What's the drawbacks of choosing a high statistical power and low significance level? I want to perform an AB test for two products (a control and a variant). I want to detect a 20% uplift with a very high certainty i.e., statistical power and a very low probability of a type I error (significance level). Let's say 99% and 2% respectively.
What is the drawback in doing so — choosing alpha and power to be very low and very high respectively, other than needing a very high sample size for both groups?
 A: You identified the problem: large sample size required. That could get expensive, there could be ethical issues (e.g., human subjects), etc.
A: When you're speaking of power, you must have a
specific alternative value in mind.

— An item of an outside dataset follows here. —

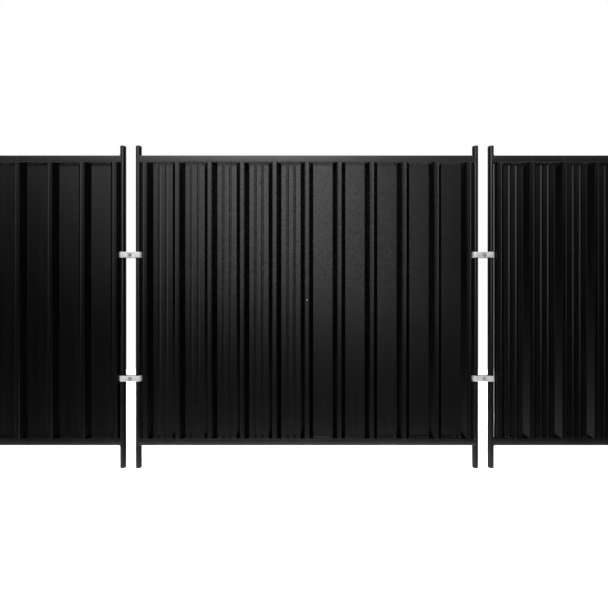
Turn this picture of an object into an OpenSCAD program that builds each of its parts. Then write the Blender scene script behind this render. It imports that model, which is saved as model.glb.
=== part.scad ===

For example,
if you're testing $H_0: \mu = \mu_0 = 50$ against $H_a: \mu > 50,$ then you need to pick a specific alternative
value, say $\mu_a = 53.$  The power becomes greater as $\Delta = \mu_a - \mu_0$ gets larger.
Suppose $n = 100, \sigma=7, \Delta = 3.$ Then a one-sided, one-sample t test of $H_0:\mu=50$ against
$H_a:\mu > 50$ might reject $H_0$ with a very
small P-value (nearly $0)$ as illustrated below.
set.seed(121)
x = rnorm(100, 53, 7)
t.test(x, mu=50, alt="greater")

        One Sample t-test

data:  x
t = 3.7309, df = 99, p-value = 0.0001592
alternative hypothesis: 
 true mean is greater than 50
95 percent confidence interval:
 51.28982      Inf
sample estimates:
mean of x 
 52.32417

By contrast, if $\Delta = 0.1,$ with everything
else the same, the t test might not reject at
the 5% level, as
illustrated below, where P-value $= 0.0684 > 0.05 = 5\%.$ [In R one can use S-notation to show only the P-value.]
set.seed(2022)
y = rnorm(100, 50.1, 7)
t.test(y, mu=50, alt="greater")$p.val
[1] 0.06837589

Finally, by using a simulation with such t-tests on 100,000 samples from $\mathsf{Norm}(52, 7).$ one can
approximate the power for $n = 100, \sigma=7, \Delta=2),$ and significance level $\alpha=0.05=5\%.$ The answer is about 88% power.
set.seed(2022)
pv = replicate(10^5, t.test(rnorm(100,52,7), 
               mu = 50, alt="greater")$p.val)
mean(pv <= 0.05)
[1] 0.88323

Notes:
(1) If you want high power and low significance level, you may have to use
a large sample size $n$ or a large difference $\Delta$ between hypothetical
and alternative means--or a combination of both.
(2) Many software programs (and some internet
pages) have 'power and sample size' procedures.
Some use simulation and some use an exact formula
based on a non-central t distribution.